Never ever write software for Oculus - rmi_
https://medium.com/@pragu/never-ever-write-software-for-oculus-9587266a979f
======
hoechst
It's easy to get mad about stuff you don't understand, read or research
correctly.

It even states that "In the event you are a developer who submits User Content
to Oculus, you acknowledge and agree that our agreements with you as a
developer may supersede this section of the Terms."

In any case, this section of the ToS is not even about Software, but about
User Content. There's a "Developer Distribution Agreement" for that:
[https://share.oculus.com/developer-distribution-
agreement](https://share.oculus.com/developer-distribution-agreement)

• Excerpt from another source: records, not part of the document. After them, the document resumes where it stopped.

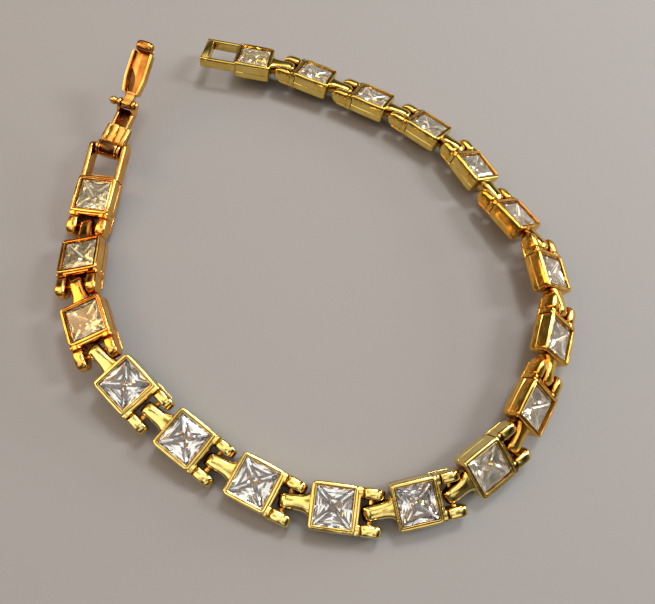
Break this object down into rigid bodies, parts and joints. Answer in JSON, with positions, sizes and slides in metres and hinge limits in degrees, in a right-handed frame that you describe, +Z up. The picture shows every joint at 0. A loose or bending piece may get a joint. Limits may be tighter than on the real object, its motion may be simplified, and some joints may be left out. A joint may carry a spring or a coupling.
{
  "type": "tennis bracelet",
  "caption": "Flexible bracelet of square settings with square-cut stones, pinned fork and tongue links, ending in a fold-over clasp and an open catch frame.",
  "frame": {"origin": "centre of the plan bounding box, at the height of the surface that the bracelet lies on", "axes": "+Z up out of the surface, +X to the right and +Y away from the viewer as the bracelet lies in the picture"},
  "size_m": [0.0658, 0.0656, 0.0096],
  "materials": {
    "gold": "polished yellow gold plate with light wear",
    "stone": "polished clear square-cut stone over a closed metal back"
  },
  "bodies": {
    "chain": {"link_01": "gold", "link_02": "gold", "link_03": "gold", "link_04": "gold", "link_05": "gold", "link_06": "gold", "link_07": "gold", "link_08": "gold", "link_09": "gold", "link_10": "gold", "link_11": "gold", "link_12": "gold", "link_13": "gold", "link_14": "gold", "link_15": "gold", "link_16": "gold", "link_17": "gold", "link_18": "gold", "stone_01": "stone", "stone_02": "stone", "stone_03": "stone", "stone_04": "stone", "stone_05": "stone", "stone_06": "stone", "stone_07": "stone", "stone_08": "stone", "stone_09": "stone", "stone_10": "stone", "stone_11": "stone", "stone_12": "stone", "stone_13": "stone", "stone_14": "stone", "stone_15": "stone", "stone_16": "stone", "stone_17": "stone", "stone_18": "stone", "pin_01": "gold", "pin_02": "gold", "pin_03": "gold", "pin_04": "gold", "pin_05": "gold", "pin_06": "gold", "pin_07": "gold", "pin_08": "gold", "pin_09": "gold", "pin_10": "gold", "pin_11": "gold", "pin_12": "gold", "pin_13": "gold", "pin_14": "gold", "pin_15": "gold", "pin_16": "gold", "pin_17": "gold", "clasp_pin": "gold"},
    "clasp_base": {"clasp_base": "gold", "lever_pin": "gold"},
    "clasp_lever": {"clasp_lever": "gold"}
  },
  "joints": [
    {"name": "clasp_hinge", "type": "hinge", "parent": "chain", "child": "clasp_base", "pos_m": [-0.03016, 0.01019, 0.0035], "axis": [-0.9903, 0.0224, -0.1374], "range_deg": [-100, 50]},
    {"name": "lever_hinge", "type": "hinge", "parent": "clasp_base", "child": "clasp_lever", "pos_m": [-0.02918, 0.0165, 0.00544], "axis": [-0.9892, 0.1361, 0.054], "range_deg": [-158, 36]}
  ]
}
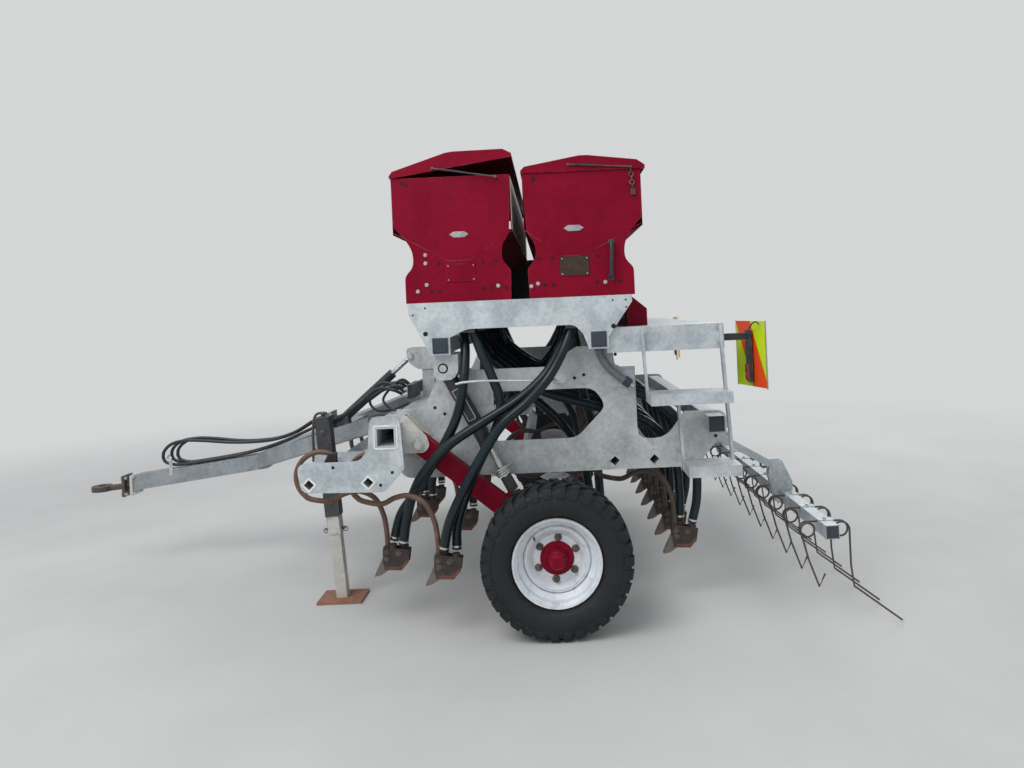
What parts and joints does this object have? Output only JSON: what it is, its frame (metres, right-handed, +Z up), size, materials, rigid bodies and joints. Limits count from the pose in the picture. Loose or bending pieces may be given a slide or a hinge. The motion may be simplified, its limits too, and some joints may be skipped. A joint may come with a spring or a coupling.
{
  "type": "towed seed drill",
  "caption": "Towed seed drill with two long hoppers on a galvanised frame, spring-tine openers fed by hoses, lifting wheels and a rear spring-tine harrow.",
  "frame": {"origin": "on the ground under the middle of the bounding box", "axes": "+X towards the hitch eye, +Y to the machine's left, +Z up"},
  "size_m": [4.7886, 3, 2.4227],
  "materials": {
    "galvanised_steel": "mottled zinc",
    "crimson_paint": "semi-gloss, faded",
    "spring_steel": "rusty",
    "seed_hose": "corrugated, glossy",
    "hydraulic_hose": "satin",
    "black_paint": "satin",
    "plated_steel": "bright",
    "brown_steel": "worn paint and rust",
    "marker_film": "fluorescent with red stripes",
    "rim_paint": "silver paint with rust",
    "tyre": "dusty"
  },
  "bodies": {
    "root": {"main_plate_left": "galvanised_steel", "main_plate_right": "galvanised_steel", "front_plate_left": "galvanised_steel", "front_plate_right": "galvanised_steel", "inner_front_plate_left": "galvanised_steel", "inner_front_plate_right": "galvanised_steel", "cradle_plate_left": "galvanised_steel", "cradle_plate_right": "galvanised_steel", "cradle_beam_front": "galvanised_steel", "cradle_beam_rear": "galvanised_steel", "front_beam": "galvanised_steel", "rear_beam": "galvanised_steel", "headstock": "galvanised_steel", "arm_bracket_left": "galvanised_steel", "arm_bracket_right": "galvanised_steel", "tine_rank_1": "spring_steel", "tine_rank_2": "spring_steel", "tine_rank_3": "spring_steel", "tine_rank_4": "spring_steel", "rear_diamond_bar": "galvanised_steel", "seed_hoses_front": "seed_hose", "seed_hoses_rear": "seed_hose", "hopper_trough_front": "crimson_paint", "hopper_trough_rear": "crimson_paint", "hopper_end_front_left": "crimson_paint", "hopper_end_front_right": "crimson_paint", "hopper_end_rear_left": "crimson_paint", "hopper_end_rear_right": "crimson_paint", "platform": "galvanised_steel", "hopper_apron": "crimson_paint", "ladder": "galvanised_steel", "marker_board_left": "marker_film", "marker_board_right": "marker_film", "jack_tube": "brown_steel"},
    "front_lid": {"front_lid": "crimson_paint"},
    "rear_lid": {"rear_lid": "crimson_paint"},
    "harrow": {"harrow": "galvanised_steel"},
    "jack_leg": {"jack_leg": "brown_steel"},
    "drawbar": {"drawbar": "galvanised_steel", "hydraulic_hose_1": "hydraulic_hose", "hydraulic_hose_2": "hydraulic_hose", "hydraulic_hose_3": "hydraulic_hose"},
    "hitch_eye": {"hitch_eye": "brown_steel"},
    "top_link_barrel": {"top_link_barrel": "black_paint"},
    "top_link_rod": {"top_link_rod": "plated_steel"},
    "wheel_arm_left": {"wheel_arm_left": "crimson_paint"},
    "wheel_left": {"rim_left": "rim_paint", "tyre_left": "tyre"},
    "lift_ram_barrel_left": {"lift_ram_barrel_left": "black_paint"},
    "lift_ram_rod_left": {"lift_ram_rod_left": "plated_steel"},
    "wheel_arm_right": {"wheel_arm_right": "crimson_paint"},
    "wheel_right": {"rim_right": "rim_paint", "tyre_right": "tyre"},
    "lift_ram_barrel_right": {"lift_ram_barrel_right": "black_paint"},
    "lift_ram_rod_right": {"lift_ram_rod_right": "plated_steel"}
  },
  "joints": [
    {"name": "front_lid_hinge", "type": "hinge", "parent": "root", "child": "front_lid", "pos_m": [0.042, 0, 2.295], "axis": [0, 1, 0], "range_deg": [-8, 60]},
    {"name": "rear_lid_hinge", "type": "hinge", "parent": "root", "child": "rear_lid", "pos_m": [-0.622, 0, 2.295], "axis": [0, 1, 0], "range_deg": [0, 60]},
    {"name": "harrow_hinge", "type": "hinge", "parent": "root", "child": "harrow", "pos_m": [-1.637, 0, 0.856], "axis": [0, 1, 0], "range_deg": [0, 40]},
    {"name": "jack_slide", "type": "slide", "parent": "root", "child": "jack_leg", "axis": [0.0698, 0, 0.9976], "range_m": [0, 0.35]},
    {"name": "drawbar_hinge", "type": "hinge", "parent": "root", "child": "drawbar", "pos_m": [0.204, 0, 1], "axis": [0, -1, 0], "range_deg": [-3, 12]},
    {"name": "hitch_swivel", "type": "hinge", "parent": "drawbar", "child": "hitch_eye", "pos_m": [2.104, 0, 0.545], "axis": [1, 0, 0], "range_deg": [-40, 40]},
    {"name": "top_link_hinge", "type": "hinge", "parent": "drawbar", "child": "top_link_barrel", "pos_m": [0.674, 0, 0.93], "axis": [0, 1, 0], "range_deg": [-30, 30]},
    {"name": "top_link_slide", "type": "slide", "parent": "top_link_barrel", "child": "top_link_rod", "axis": [-0.7615, 0, 0.6481], "range_m": [-0.12, 0.12]},
    {"name": "arm_hinge_left", "type": "hinge", "parent": "root", "child": "wheel_arm_left", "pos_m": [-0.039, 1.18, 0.94], "axis": [0, 1, 0], "range_deg": [0, 20]},
    {"name": "wheel_spin_left", "type": "hinge", "parent": "wheel_arm_left", "child": "wheel_left", "pos_m": [-0.726, 1.37, 0.375], "axis": [0, 1, 0], "continuous": true},
    {"name": "ram_hinge_left", "type": "hinge", "parent": "root", "child": "lift_ram_barrel_left", "pos_m": [-0.183, 1.18, 1.322], "axis": [0, 1, 0], "range_deg": [-30, 30]},
    {"name": "ram_slide_left", "type": "slide", "parent": "lift_ram_barrel_left", "child": "lift_ram_rod_left", "axis": [-0.4541, 0, -0.891], "range_m": [-0.26, 0.05]},
    {"name": "arm_hinge_right", "type": "hinge", "parent": "root", "child": "wheel_arm_right", "pos_m": [-0.039, -1.18, 0.94], "axis": [0, 1, 0], "range_deg": [0, 20]},
    {"name": "wheel_spin_right", "type": "hinge", "parent": "wheel_arm_right", "child": "wheel_right", "pos_m": [-0.726, -1.37, 0.375], "axis": [0, 1, 0], "continuous": true},
    {"name": "ram_hinge_right", "type": "hinge", "parent": "root", "child": "lift_ram_barrel_right", "pos_m": [-0.183, -1.18, 1.322], "axis": [0, 1, 0], "range_deg": [-30, 30]},
    {"name": "ram_slide_right", "type": "slide", "parent": "lift_ram_barrel_right", "child": "lift_ram_rod_right", "axis": [-0.4541, 0, -0.891], "range_m": [-0.26, 0.05]}
  ],
  "couplings": [
    {"joint": "top_link_hinge", "follows": "drawbar_hinge", "ratio": 0.33576},
    {"joint": "top_link_slide", "follows": "drawbar_hinge", "m_per_rad": -0.26179},
    {"joint": "ram_hinge_left", "follows": "arm_hinge_left", "ratio": 0.65261},
    {"joint": "ram_slide_left", "follows": "arm_hinge_left", "m_per_rad": -0.3236},
    {"joint": "ram_hinge_right", "follows": "arm_hinge_right", "ratio": 0.65261},
    {"joint": "ram_slide_right", "follows": "arm_hinge_right", "m_per_rad": -0.3236}
  ]
}
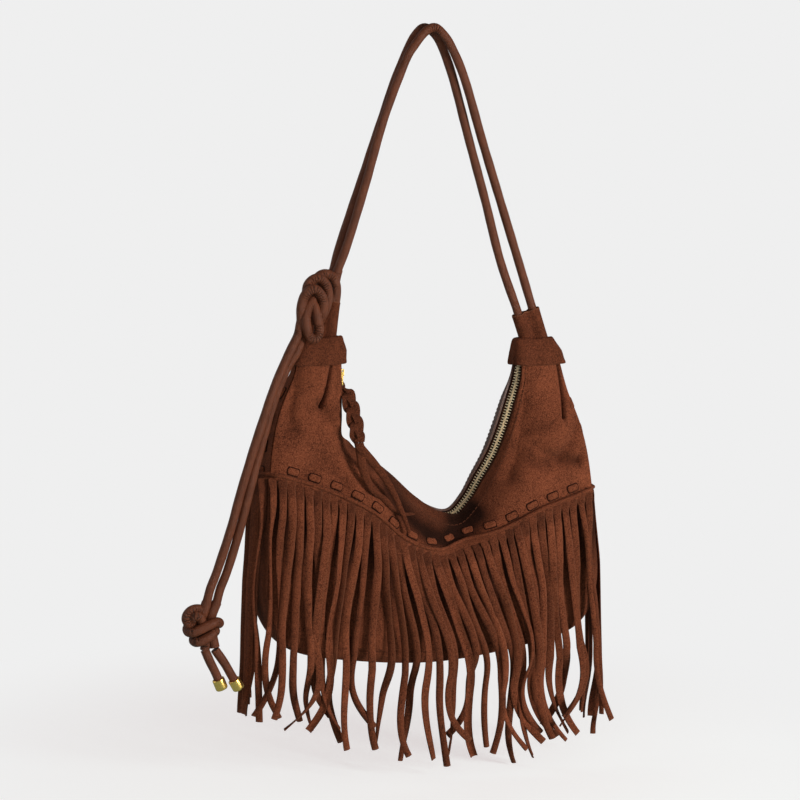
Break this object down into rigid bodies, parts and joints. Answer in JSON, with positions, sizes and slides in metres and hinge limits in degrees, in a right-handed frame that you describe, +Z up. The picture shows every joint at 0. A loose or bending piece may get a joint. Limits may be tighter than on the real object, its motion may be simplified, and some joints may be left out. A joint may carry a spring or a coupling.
{
  "type": "fringed suede bag",
  "caption": "Slouching hobo shoulder bag with a curved zipped mouth, gathered ears, a doubled cord strap knotted on one side with hanging tails, and a cut leather fringe.",
  "frame": {"origin": "the underside of the strap cords at their highest point, where the bag hangs", "axes": "+X to the bag's right as seen from its front, -Y out of the front, +Z up"},
  "size_m": [0.4045, 0.0786, 0.6778],
  "materials": {
    "suede": "napped suede, dark reddish brown, matte",
    "smooth_leather": "smooth grain side, dark brown, half gloss",
    "cord_leather": "smooth rolled leather cord, half gloss",
    "tape_cloth": "woven cotton zip tape, dark brown",
    "brass": "satin brass teeth",
    "gold_metal": "polished, gold coloured"
  },
  "bodies": {
    "bag": {"front_panel": "suede", "back_panel": "smooth_leather", "gusset": "smooth_leather", "front_lace": "suede", "side_lace_left": "suede", "side_lace_right": "suede", "zip_tape_front": "tape_cloth", "zip_tape_back": "tape_cloth", "zip_teeth_front": "brass", "zip_teeth_back": "brass", "zip_top_stop": "brass", "zip_end_stop": "brass", "collar_left": "suede", "collar_right": "suede", "sleeve_left": "suede", "sleeve_right": "suede", "strap_cord_outer": "cord_leather", "strap_cord_inner": "cord_leather", "upper_knot": "cord_leather", "tail_cord_outer": "cord_leather", "tail_cord_inner": "cord_leather", "lower_knot": "cord_leather", "tail_end_outer": "cord_leather", "tail_end_inner": "cord_leather", "cord_cap_outer": "gold_metal", "cord_cap_inner": "gold_metal", "fringe_strip": "suede", "pull_tails": "suede"},
    "slider": {"zip_slider": "gold_metal"},
    "pull_tab": {"zip_pull_tab": "gold_metal", "pull_plait": "suede"}
  },
  "joints": [
    {"name": "zip_slide", "type": "slide", "parent": "bag", "child": "slider", "axis": [0, 0, -1], "range_m": [0, 0.032], "deforming": ["pull_tails"]},
    {"name": "pull_tab_swing", "type": "hinge", "parent": "slider", "child": "pull_tab", "pos_m": [-0.08025, 0, -0.306], "axis": [0, -1, 0], "range_deg": [0, 110], "deforming": ["pull_plait"]}
  ]
}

Quote: "You grant to Oculus a nonexclusive, worldwide, and royalty-free
license to: copy, perform, display, and use the Products for administrative
and demonstration purposes in connection with the operation and marketing of
the Store and to use the Products to make improvements to the Store, Rift, and
any other Oculus products and services."

Valves Steam Distribution Agreement looks similar (if
[http://stuff.danbo.vg/sda.html](http://stuff.danbo.vg/sda.html) is to be
believed): "Company hereby grants to Valve a non-exclusive license to
reproduce, publicly display and perform, transmit, sell, license and otherwise
distribute the Applications in object code form via Steam and through any type
of payment method to Steam Account Owners in the Territory."

Not trying to defend any companies here. Those terms might as well be shitty.
I don't know, I'm not a jurist or anything. But at least get the facts right.

------
FussyZeus
Nothing seems especially horrible here, they're basically saying that if you
submit things to their distribution network (whatever it is, I honestly have
no idea) that they can then distribute it worldwide. A little strange that
they don't allow you to terminate it at some point but that's probably to
ensure growth of whatever this Store thing is going to be.

But I mean, no one had a gun to your head about writing Oculus software
anyway, so...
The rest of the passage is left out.